In setting up a RAID, get used to housing your primary drives in a separate enclosure. This is a good idea even if you don't add a RAID, because a) the drives add a lot of heat to your CPU enclosure, and b) the drives should have their own power supply because the standard 250 watts in most workstations was never intended to power three 9 gig drives.

And how about considering backup power supplies? A redundant 110v. power supply should be included in your drive enclosure. But what happens if you have a blackout? This common emergency requires a battery-powered backup, or UPS (Uninterrupted Power Supply). The UPS connects to your house current remaining continually charged. Whenever the current fails, the UPS cuts in so fast, the computer never notices.
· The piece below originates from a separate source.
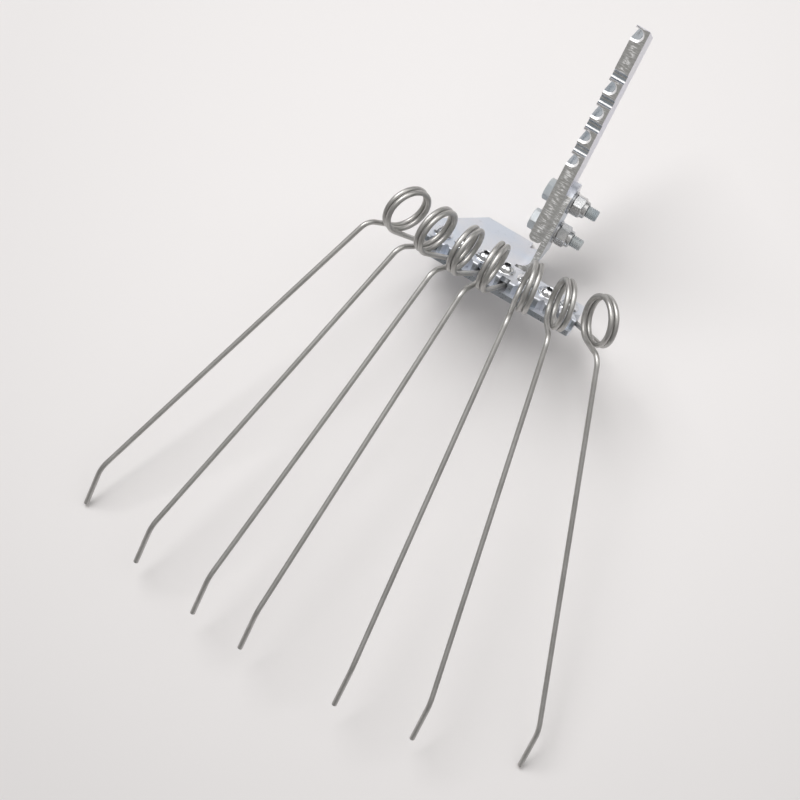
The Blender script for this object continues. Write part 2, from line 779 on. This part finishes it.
# tine screws: flanged domed heads with a hexagon socket, nuts under the strip
SCREW_END = -18.3
SCREW_RADIUS = 2.98
SCREW_PITCH = 1.0
SMALL_FLATS = 10.0
SMALL_NUT = 5.0
SMALL_BORE = 3.06
SOCKET_FLATS = 4.0
SOCKET_RIM = 2.5  # radius at which the dome meets the socket
SOCKET_WALL = 1.9
SOCKET_DEPTH = 2.3
DOME_TOP = 4.7
DOME_RISE = 3.4
DOME_HALF = 5.25  # half width of the dome at its foot
SCREW_TURNS = (10, 33, 52, 5, 26, 44, 18)
FLANGE = [(3.0, 0.0), (6.5, 0.0), (6.75, 0.15), (6.72, 0.75), (6.35, 1.1), (5.5, 1.32)]
DOME_RADII = (5.2, 5.0, 4.5, 4.0, 3.5, 3.0, 2.75)
socket = hexagon(SOCKET_FLATS)
crown = (DOME_HALF**2 + DOME_RISE**2) / (2 * DOME_RISE)


def dome(r):
    """Height of the dome at a radius."""
    return DOME_TOP - crown + sqrt(crown**2 - r**2)


rim = dome(SOCKET_RIM)
screw_rows = profile(FLANGE + [(r, dome(r)) for r in DOME_RADII])
screw_rows += [
    lambda a: (socket(a) * 1.1, rim + 0.02),
    lambda a: (socket(a) * 1.0, rim - 0.12),
    lambda a: (socket(a) * 0.98, rim - SOCKET_WALL),
    lambda a: (0.4, rim - SOCKET_DEPTH),
]
small_nut_rows = hex_rows(SMALL_FLATS, SMALL_NUT, True, SMALL_BORE)
small_nut_rows += profile([(SMALL_BORE, 4.9), (SMALL_BORE, 0.0)])
for k in range(tine_count):
    n = k + 1
    place = world(0, SPACING * (k - tine_count // 2), 0)
    spun = Matrix.Rotation(radians(SCREW_TURNS[k]), 3, upward) @ forward
    screw = lathe_grid(
        f"screw_head_{n}", place, upward, spun, screw_rows, RING_SIDES, [screw_zinc, hollow],
        slots=dark_end(screw_rows),
    )
    fit(screw, "tine_screws")
    thread = threaded(
        f"screw_thread_{n}", place, -upward, spun, SCREW_RADIUS, SCREW_PITCH,
        THREAD_START, -SCREW_END, [screw_zinc],
    )
    fit(thread, "tine_screws")
    under = place + upward * CLAMP_BOTTOM * MM
    nut = lathe_grid(
        f"small_nut_{n}", under, -upward, spun, small_nut_rows, RING_SIDES, [nut_zinc], closed=False
    )
    fit(nut, "tine_nuts")


# ------------------------------------------------------------------ floor, light and camera
FLOOR_HALF = 3.0
FADE_FROM = 0.09
FADE_TO = 0.38
FADE = 0.11


def plain_floor():
    """A pale floor that darkens a little away from the object."""
    mat, nodes, links, shader = material("floor_paper")
    where = coordinates(nodes, links)
    cloud = noise_node(nodes, links, where, 1.5, 2, 0.5)
    colour = mix_colour(nodes, links, cloud, (0.865, 0.85, 0.85, 1), (0.895, 0.88, 0.88, 1))
    distance = nodes.new("ShaderNodeVectorMath")
    distance.operation = "LENGTH"
    links.new(where, distance.inputs[0])
    fade = spread(nodes, links, distance.outputs["Value"], FADE_FROM, FADE_TO, 0.0, FADE)
    colour = mix_colour(nodes, links, fade, colour, (0.0, 0.0, 0.0, 1))
    links.new(colour, shader.inputs["Base Color"])
    shader.inputs["Roughness"].default_value = 0.75
    shader.inputs["Specular IOR Level"].default_value = 0.2
    corners = [(x * FLOOR_HALF, y * FLOOR_HALF, 0) for x, y in ((-1, -1), (1, -1), (1, 1), (-1, 1))]
    mesh = mesh_of("floor", corners, [(0, 1, 2, 3)])
    mesh.materials.append(mat)
    floor = bpy.data.objects.new("floor", mesh)
    bpy.context.scene.collection.objects.link(floor)


plain_floor()


def soft_light(name, at, towards, size, watts, colour):
    light = bpy.data.lights.new(name, "AREA")
    light.shape = "SQUARE"
    light.size = size
    light.energy = watts
    light.color = colour
    lamp = bpy.data.objects.new(name, light)
    lamp.location = at
    lamp.rotation_euler = (Vector(towards) - Vector(at)).to_track_quat("-Z", "Y").to_euler()
    bpy.context.scene.collection.objects.link(lamp)


# lights in metres and watts
KEY_DISTANCE = 3.0
KEY_SIZE = 1.6
KEY_WATTS = 60
FILL_SIZE = 1.2
FILL_WATTS = 4.4
middle = Vector((0.0, 0.0, 0.03))
key_place = middle + Vector((-0.463, 0.39, 0.795)).normalized() * KEY_DISTANCE
fill_place = middle + Vector((0.55, 0.75, 1.1))
soft_light("key", key_place, middle, KEY_SIZE, KEY_WATTS, (1.0, 0.99, 0.985))
soft_light("fill", fill_place, middle, FILL_SIZE, FILL_WATTS, (1.0, 0.99, 0.98))

ROOM_STRENGTH = 0.52
# the room's light from below and from straight above, brightening with height up to a point
ROOM_LOW = (0.17, 0.166, 0.162, 1)
ROOM_HIGH = (0.87, 0.855, 0.84, 1)
ROOM_FULL = 0.75
room = bpy.data.worlds.new("room")
bpy.context.scene.world = room
room.use_nodes = True
nodes, links = room.node_tree.nodes, room.node_tree.links
nodes.clear()
surround = nodes.new("ShaderNodeBackground")
exit_node = nodes.new("ShaderNodeOutputWorld")
links.new(surround.outputs[0], exit_node.inputs[0])
direction = nodes.new("ShaderNodeTexCoord")
parts = nodes.new("ShaderNodeSeparateXYZ")
links.new(direction.outputs["Generated"], parts.inputs[0])
ramp = nodes.new("ShaderNodeValToRGB")
links.new(parts.outputs["Z"], ramp.inputs[0])
ramp.color_ramp.elements[0].position = 0.0
ramp.color_ramp.elements[0].color = ROOM_LOW
ramp.color_ramp.elements[1].position = ROOM_FULL
ramp.color_ramp.elements[1].color = ROOM_HIGH
links.new(ramp.outputs[0], surround.inputs[0])
surround.inputs["Strength"].default_value = ROOM_STRENGTH

eye = Vector((0.09465, -0.11301, 1.03973))
target = Vector((-0.01628, -0.03359, 0.04))
above = Vector((-0.49955, 0.85747, 0.12356))
back = (eye - target).normalized()
right = above.cross(back).normalized()
turn = Matrix((right, back.cross(right), back)).transposed()
lens = bpy.data.cameras.new("camera")
lens.lens = 72.0
lens.sensor_width = 36.0
lens.clip_start = 0.01
camera = bpy.data.objects.new("camera", lens)
camera.matrix_world = Matrix.Translation(eye) @ turn.to_4x4()
bpy.context.scene.collection.objects.link(camera)
bpy.context.scene.camera = camera
bpy.context.scene.view_settings.view_transform = "Standard"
An alarm gives you enough time to save your data before the batteries die.

Obviously, this article could be longer and more detailed, but let me leave you with an interesting anecdote Richard Shope, one of the NASA engineers who built the Mars Pathfinder probe. When I asked how NASA budgeted so many new projects, Mr. Shope informed me that the tridundancy philosophy has been set aside for a new operational philosophy best described as, "Good, Fast and Cheap." Sound familiar?

GFAC design says that instead of one billion dollar, tridundant probe, we design three 330 million dollar, nonredundant, all-or-nothing probes. Oddly, NASA found that by ditching the tridundancy, they could actually send ten times as many probes. Trouble is, with the American Public and Congress being so hypercritical, one failure tends to jeopardize the entire budget anyway. Now aren't you glad that video production isn't rocket science?